Ogni paziente nato tra il 1969 e il 1989 che è ricoverato o che fa una prestazione di prelievo riceve l’offerta di test anticorpale. Al 7 settembre 2022, i test effettuati riguardavano 52.224 persone. A oggi i positivi al test anticorpale sono 478, pari allo 0,9%; si tratta di persone che hanno “incontrato” il virus, ma per le quali non c’è evidenza della malattia. I positivi al test anticorpale vengono sottoposti alla ricerca del virus con test HCV-RNA; risulta positivo il 18% (il 22%, se effettuato solo su maschi; il 16% se solo sulle donne).

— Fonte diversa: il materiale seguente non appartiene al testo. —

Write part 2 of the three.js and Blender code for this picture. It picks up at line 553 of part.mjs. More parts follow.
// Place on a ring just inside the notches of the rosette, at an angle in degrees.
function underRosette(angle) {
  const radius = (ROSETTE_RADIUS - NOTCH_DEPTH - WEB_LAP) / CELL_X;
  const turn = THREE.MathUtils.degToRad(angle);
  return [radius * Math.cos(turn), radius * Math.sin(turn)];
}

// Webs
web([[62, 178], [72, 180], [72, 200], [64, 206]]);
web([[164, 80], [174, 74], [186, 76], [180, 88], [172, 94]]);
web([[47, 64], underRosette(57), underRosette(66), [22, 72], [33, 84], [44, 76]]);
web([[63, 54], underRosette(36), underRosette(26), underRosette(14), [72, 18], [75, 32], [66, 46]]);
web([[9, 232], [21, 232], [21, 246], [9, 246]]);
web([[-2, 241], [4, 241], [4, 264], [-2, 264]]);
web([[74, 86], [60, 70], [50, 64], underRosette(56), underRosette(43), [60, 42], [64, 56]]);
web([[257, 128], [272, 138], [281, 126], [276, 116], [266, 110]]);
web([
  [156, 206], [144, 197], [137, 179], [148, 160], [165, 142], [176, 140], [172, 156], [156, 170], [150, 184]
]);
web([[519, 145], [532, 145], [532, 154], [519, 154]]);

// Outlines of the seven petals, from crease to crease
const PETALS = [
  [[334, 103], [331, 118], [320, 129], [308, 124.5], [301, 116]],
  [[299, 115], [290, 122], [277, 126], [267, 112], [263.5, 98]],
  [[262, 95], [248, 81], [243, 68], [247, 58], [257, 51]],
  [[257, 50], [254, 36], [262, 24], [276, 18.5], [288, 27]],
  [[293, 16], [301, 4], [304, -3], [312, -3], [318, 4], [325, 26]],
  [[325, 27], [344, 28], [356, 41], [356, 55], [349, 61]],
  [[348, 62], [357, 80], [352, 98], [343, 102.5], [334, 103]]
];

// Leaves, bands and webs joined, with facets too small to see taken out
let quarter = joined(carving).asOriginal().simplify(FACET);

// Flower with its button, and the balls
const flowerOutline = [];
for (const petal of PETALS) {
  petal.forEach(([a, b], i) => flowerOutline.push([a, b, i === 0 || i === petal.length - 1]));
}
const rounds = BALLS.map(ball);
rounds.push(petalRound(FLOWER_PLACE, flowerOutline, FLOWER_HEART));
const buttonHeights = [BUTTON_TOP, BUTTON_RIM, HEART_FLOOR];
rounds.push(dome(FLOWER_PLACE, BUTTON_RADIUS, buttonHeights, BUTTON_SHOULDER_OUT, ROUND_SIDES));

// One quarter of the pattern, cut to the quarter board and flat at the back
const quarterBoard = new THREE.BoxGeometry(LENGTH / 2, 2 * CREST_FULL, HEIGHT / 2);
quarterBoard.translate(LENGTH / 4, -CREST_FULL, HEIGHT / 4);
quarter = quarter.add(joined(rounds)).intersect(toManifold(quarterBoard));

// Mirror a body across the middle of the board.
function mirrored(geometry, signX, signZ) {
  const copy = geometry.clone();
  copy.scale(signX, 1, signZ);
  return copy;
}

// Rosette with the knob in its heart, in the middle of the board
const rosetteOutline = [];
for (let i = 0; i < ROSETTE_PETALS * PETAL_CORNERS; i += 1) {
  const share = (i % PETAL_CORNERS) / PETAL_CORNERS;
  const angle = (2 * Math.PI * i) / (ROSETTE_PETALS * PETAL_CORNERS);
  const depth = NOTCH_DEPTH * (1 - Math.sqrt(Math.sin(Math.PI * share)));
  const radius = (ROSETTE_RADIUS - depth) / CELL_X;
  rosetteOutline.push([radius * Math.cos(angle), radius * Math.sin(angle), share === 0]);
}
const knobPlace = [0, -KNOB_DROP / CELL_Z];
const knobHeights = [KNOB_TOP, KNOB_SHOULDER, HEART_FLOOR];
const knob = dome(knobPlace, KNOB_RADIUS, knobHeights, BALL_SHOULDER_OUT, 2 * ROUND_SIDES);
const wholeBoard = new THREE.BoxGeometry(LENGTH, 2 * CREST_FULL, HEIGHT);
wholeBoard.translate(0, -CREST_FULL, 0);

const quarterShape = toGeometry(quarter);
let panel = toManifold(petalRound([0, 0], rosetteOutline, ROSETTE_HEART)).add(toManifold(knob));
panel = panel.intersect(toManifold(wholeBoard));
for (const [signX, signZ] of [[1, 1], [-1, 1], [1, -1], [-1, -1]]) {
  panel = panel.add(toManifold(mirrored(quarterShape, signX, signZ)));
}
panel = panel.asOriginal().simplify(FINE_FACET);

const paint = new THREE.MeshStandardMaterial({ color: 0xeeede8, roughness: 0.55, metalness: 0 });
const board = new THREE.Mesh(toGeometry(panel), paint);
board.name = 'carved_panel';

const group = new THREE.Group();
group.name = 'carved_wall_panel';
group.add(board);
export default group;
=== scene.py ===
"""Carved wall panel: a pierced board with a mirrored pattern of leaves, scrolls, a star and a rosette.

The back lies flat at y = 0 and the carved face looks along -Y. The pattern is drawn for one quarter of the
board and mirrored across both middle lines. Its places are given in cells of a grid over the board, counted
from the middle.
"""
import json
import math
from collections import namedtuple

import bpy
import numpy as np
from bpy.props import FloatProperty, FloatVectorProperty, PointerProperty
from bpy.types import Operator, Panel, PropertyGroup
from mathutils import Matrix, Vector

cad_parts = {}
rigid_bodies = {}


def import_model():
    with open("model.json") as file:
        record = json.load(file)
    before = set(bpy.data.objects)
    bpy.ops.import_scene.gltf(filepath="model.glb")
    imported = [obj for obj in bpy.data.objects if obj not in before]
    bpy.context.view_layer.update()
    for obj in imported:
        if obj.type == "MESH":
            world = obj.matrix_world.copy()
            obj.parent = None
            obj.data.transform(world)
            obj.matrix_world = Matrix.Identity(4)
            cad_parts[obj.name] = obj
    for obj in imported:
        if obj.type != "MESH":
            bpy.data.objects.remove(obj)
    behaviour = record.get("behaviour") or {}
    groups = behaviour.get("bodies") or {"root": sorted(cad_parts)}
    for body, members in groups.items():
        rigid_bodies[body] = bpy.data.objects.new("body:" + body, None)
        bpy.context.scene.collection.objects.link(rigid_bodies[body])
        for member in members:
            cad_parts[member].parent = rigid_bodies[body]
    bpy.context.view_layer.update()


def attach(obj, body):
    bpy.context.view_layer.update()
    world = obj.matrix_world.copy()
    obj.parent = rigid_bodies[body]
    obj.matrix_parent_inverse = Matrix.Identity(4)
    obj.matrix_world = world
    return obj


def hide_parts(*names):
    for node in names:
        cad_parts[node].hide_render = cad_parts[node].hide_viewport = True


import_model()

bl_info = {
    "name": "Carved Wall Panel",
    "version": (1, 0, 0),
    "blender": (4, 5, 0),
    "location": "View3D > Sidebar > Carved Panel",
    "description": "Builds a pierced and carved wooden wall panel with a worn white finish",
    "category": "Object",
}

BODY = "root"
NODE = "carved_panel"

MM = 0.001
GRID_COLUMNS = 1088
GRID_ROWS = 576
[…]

“Lo screening è un passaggio importante, a volte fondamentale perché permette di avviare i pazienti verso i percorsi più appropriati per prevenire lo sviluppo di una malattia del fegato o scongiurare sue complicanze, in primis il tumore”, commenta la vicepresidente della Regione e assessore al Welfare, Letizia Moratti. A livello di Ser.D. e carceri è stata conclusa la gara per ciò che concerne l’acquisizione dei test rapidi per la determinazione degli anticorpi per l’Hcv. “Fra pochissimi giorni saremo in grado di partire intanto con i test anticorpali”, afferma il dott. Roberto Ranieri, direttore Unità Dipartimentale Sanità Penitenziaria ASST Santi Paolo e Carlo Milano, intervenuto in occasione del corso di formazione Ecm dal titolo I Ser.D. Lombardi e l’Offerta Diretta della Terapia dell’HCV: la Gestione dei Test e dei Farmaci, organizzato dal provider Letscom E3 con il contributo incondizionato di AbbVie.
“Coloro che saranno individuati come positivi nei test anticorpali proseguiranno invece poi con un test per la determinazione della carica virale Hcv-Rna, per evidenziare se abbiano o meno una epatite cronica e se quindi debbano essere trattati per l’epatite.”

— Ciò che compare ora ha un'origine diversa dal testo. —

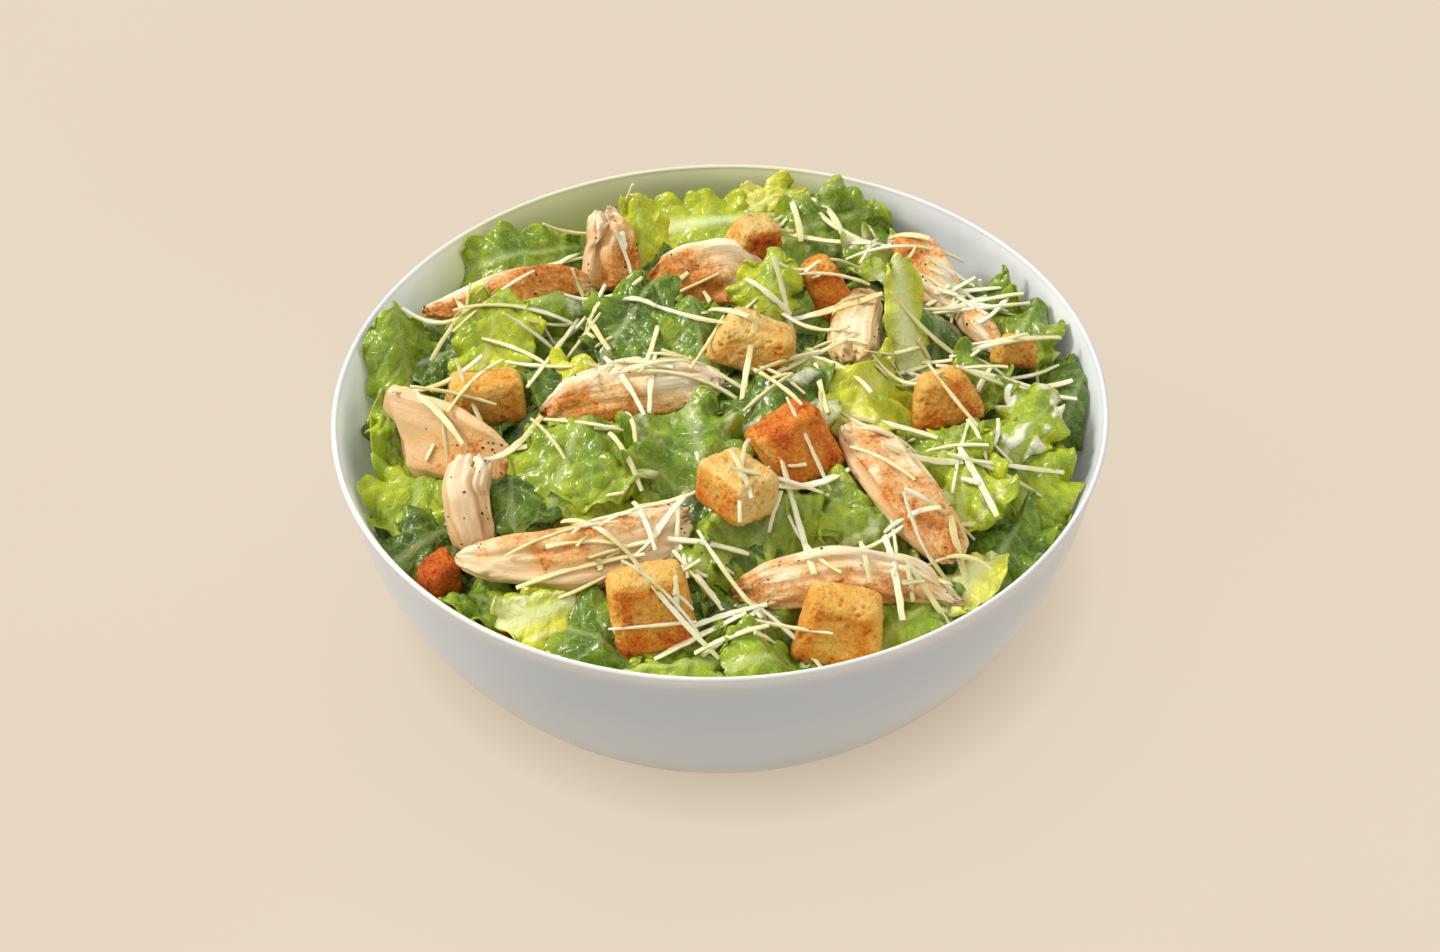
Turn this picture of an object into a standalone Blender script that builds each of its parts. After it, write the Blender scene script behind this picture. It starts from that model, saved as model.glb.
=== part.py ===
"""Chicken salad with romaine, bread croutons and a white ceramic bowl.

The bowl is one turned wall. The romaine is one heap that lies in it, and each crouton and each piece of
chicken is a solid of its own, bedded in the heap. Metres, +Z up, with the origin at the middle of the
bowl's foot. The side that faces the eater is -Y.
"""

import math
import random

import bmesh
import bpy
from mathutils import Euler, Vector
from mathutils.bvhtree import BVHTree

MM = 0.001

# Bowl: a coupe whose wall rises from a narrow foot and turns upright at the lip.
RIM_RADIUS = 110 * MM
RIM_HEIGHT = 82.5 * MM
FOOT_RADIUS = 0.59 * RIM_RADIUS
BELLY_RADIUS = 107 * MM
BELLY_HEIGHT = 33 * MM
WALL = 4.2 * MM
LIP_RADIUS = 2.2 * MM
LIP_OVERHANG = 1.6 * MM
FLOOR = 5.0 * MM
FLOOR_RADIUS = FOOT_RADIUS - 12 * MM
FOOT_RING = 6.0 * MM
FOOT_RECESS = 1.5 * MM
FOOT_BEVEL = 0.8 * MM
BOWL_STEPS = 64
WALL_STATIONS = 7
INNER_REACH = (0.10, 0.93)
OUTER_REACH = 0.95

# Clearances: between touching pieces, and from the heap's coarse surface to what lies on it.
GAP = 0.4 * MM
NEST_GAP = 0.8 * MM
NEST_REACH = 9 * MM
NEST_SPOTS = ((0.35, 6), (0.7, 10), (1.0, 14))
WALL_CLEARANCE = 1.2 * MM
UNDER_LIFT = 3.0 * MM
MERGE_DISTANCE = 0.01 * MM
HALVINGS = 40
SMOOTH_TO_DEGREES = 60
BLANK_HEIGHT = 2.0

# Romaine heap: a low dome that stops short of the wall, with a trench left free round the back.
CROWN_HEIGHT = 94 * MM
SEAT_HEIGHT = 56 * MM
HEAP_STEPS = 72
TOP_RINGS = 13
FLANK_RINGS = 3
UNDER_RINGS = 7
RING_SPACING = 0.9
RIPPLE = 2.0 * MM
RIPPLE_PERIODS = (9 * MM, 8 * MM, 6 * MM)

# Where the dome ends, by direction in degrees: its reach from the middle and its height there, in mm.
SHOULDER = (
    (-180, 99, 77),
    (-140, 99, 73),
    (-90, 101, 75),
    (-40, 100, 75),
    (0, 100, 79),
    (45, 92, 79),
    (90, 90, 83),
    (135, 86, 79),
    (160, 95, 80),
    (180, 99, 77),
)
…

Occorre ridurre il numero di visite mediche, il numero di incontri del paziente con i sanitari. Può quindi essere abbreviata innanzitutto la durata del percorso che porta alla diagnosi, in alcuni casi arrivando al trattamento anche soltanto per mezzo della risposta dei test anticorpali dell’Hcv-Rna attraverso il calcolo di alcuni punteggi che studiano la presenza di una cirrosi, per la quale sarebbe altrimenti necessaria l’esecuzione di una ecografia epatica prima dell’inizio delle cure.
“Il criterio 12 Aifa permette di iniziare il trattamento anche in assenza di questi esami, e questo è un altro motivo di abbreviazione, di accorciamento dei tempi per l’inizio del trattamento. Quindi, iniziare comunque anche al di là di conoscere il genotipo del paziente, la situazione epatica, a meno che non si dubiti la presenza di una cirrosi.”

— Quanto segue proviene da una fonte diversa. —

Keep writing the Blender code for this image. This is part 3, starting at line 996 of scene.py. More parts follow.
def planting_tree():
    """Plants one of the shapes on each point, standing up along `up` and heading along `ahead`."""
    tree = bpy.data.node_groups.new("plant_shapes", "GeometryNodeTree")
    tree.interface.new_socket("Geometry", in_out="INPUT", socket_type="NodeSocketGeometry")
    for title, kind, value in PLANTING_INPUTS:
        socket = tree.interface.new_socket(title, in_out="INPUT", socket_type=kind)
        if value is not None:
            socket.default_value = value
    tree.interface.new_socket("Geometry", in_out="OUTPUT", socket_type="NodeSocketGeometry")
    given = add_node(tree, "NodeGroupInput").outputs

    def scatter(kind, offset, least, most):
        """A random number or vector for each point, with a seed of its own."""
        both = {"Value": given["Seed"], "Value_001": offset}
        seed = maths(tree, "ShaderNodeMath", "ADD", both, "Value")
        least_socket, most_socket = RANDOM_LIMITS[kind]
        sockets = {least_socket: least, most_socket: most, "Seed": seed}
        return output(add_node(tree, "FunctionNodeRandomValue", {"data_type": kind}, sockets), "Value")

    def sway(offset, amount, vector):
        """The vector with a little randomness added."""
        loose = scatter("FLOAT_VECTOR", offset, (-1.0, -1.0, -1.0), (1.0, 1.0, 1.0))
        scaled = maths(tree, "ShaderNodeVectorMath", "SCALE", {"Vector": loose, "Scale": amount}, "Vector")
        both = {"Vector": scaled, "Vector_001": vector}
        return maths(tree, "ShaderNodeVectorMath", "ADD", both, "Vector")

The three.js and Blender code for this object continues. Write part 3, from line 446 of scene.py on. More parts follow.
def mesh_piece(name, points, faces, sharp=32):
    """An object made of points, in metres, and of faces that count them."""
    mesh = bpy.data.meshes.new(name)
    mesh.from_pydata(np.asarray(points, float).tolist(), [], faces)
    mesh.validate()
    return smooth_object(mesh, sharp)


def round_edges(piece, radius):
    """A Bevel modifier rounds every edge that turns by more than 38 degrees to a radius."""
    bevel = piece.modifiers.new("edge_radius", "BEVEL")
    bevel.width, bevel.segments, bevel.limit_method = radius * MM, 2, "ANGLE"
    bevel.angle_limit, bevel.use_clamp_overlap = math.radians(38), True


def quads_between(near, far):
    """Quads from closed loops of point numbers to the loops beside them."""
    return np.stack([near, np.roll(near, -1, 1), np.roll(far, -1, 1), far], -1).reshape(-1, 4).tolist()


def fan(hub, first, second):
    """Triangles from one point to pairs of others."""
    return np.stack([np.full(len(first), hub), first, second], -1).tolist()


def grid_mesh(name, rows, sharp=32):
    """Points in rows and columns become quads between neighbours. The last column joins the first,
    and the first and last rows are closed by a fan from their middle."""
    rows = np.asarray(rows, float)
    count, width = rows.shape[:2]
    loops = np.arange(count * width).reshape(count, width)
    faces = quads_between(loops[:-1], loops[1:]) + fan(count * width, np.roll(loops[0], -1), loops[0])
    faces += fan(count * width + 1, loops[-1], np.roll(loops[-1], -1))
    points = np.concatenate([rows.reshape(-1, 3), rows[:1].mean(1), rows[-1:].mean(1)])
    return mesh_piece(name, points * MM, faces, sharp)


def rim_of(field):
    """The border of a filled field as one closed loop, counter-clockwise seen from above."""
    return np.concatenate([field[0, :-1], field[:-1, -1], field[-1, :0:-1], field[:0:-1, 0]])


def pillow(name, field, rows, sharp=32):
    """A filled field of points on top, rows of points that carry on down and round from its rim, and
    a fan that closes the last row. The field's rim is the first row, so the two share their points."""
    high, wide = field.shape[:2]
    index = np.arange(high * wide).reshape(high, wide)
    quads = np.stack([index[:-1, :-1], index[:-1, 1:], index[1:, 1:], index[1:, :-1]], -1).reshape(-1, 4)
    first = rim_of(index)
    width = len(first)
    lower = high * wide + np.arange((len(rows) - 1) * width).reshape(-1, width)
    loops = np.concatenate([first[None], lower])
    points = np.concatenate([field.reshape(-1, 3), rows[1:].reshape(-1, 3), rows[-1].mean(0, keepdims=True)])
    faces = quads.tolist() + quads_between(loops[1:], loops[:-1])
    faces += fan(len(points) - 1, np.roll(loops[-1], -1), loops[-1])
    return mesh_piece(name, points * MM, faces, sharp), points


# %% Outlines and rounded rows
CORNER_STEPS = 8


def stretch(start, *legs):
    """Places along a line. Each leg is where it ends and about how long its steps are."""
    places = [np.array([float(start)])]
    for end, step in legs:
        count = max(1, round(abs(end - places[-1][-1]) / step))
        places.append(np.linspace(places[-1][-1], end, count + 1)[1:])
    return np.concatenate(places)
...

“L’altro modo per accorciare [i tempi] è quello di ridurre al minimo possibile gli incontri con il medico, ovvero semplicemente all’inizio del trattamento, alla prescrizione e poi al controllo dell’esito, cioè 12 settimane dopo la conclusione del trattamento stesso”, continua Ranieri. “Nelle tappe intermedie, a meno che non siano richiesti prelievi ematici, ovvero cirrosi o altre situazioni, può essere svolta questa attività anche da altre figure, ad esempio l’infermiere, che consegna i farmaci e controlla l’eventuale presenza di effetti collaterali per informare il medico.”
“È auspicabile che si raggiunga una politica del Point of Care per 2 motivi: per la popolazione che afferisce ai Ser.D., perché rappresenta il serbatoio dell’infezione da Hcv; per la tipologia di presa in carico che i servizi hanno con i pazienti, che è una presa in carico prolungata, multidisciplinare, che permette una relazione significativa con i pazienti”, dichiara il dott. Marco Riglietta, direttore Medico, S.C. Dipendenze – ASST Papa Giovanni XXIII. “Risulta quindi più facile agganciarli e gestire diagnosi e trattamento all’interno dei servizi. Direi quindi che è auspicabile.”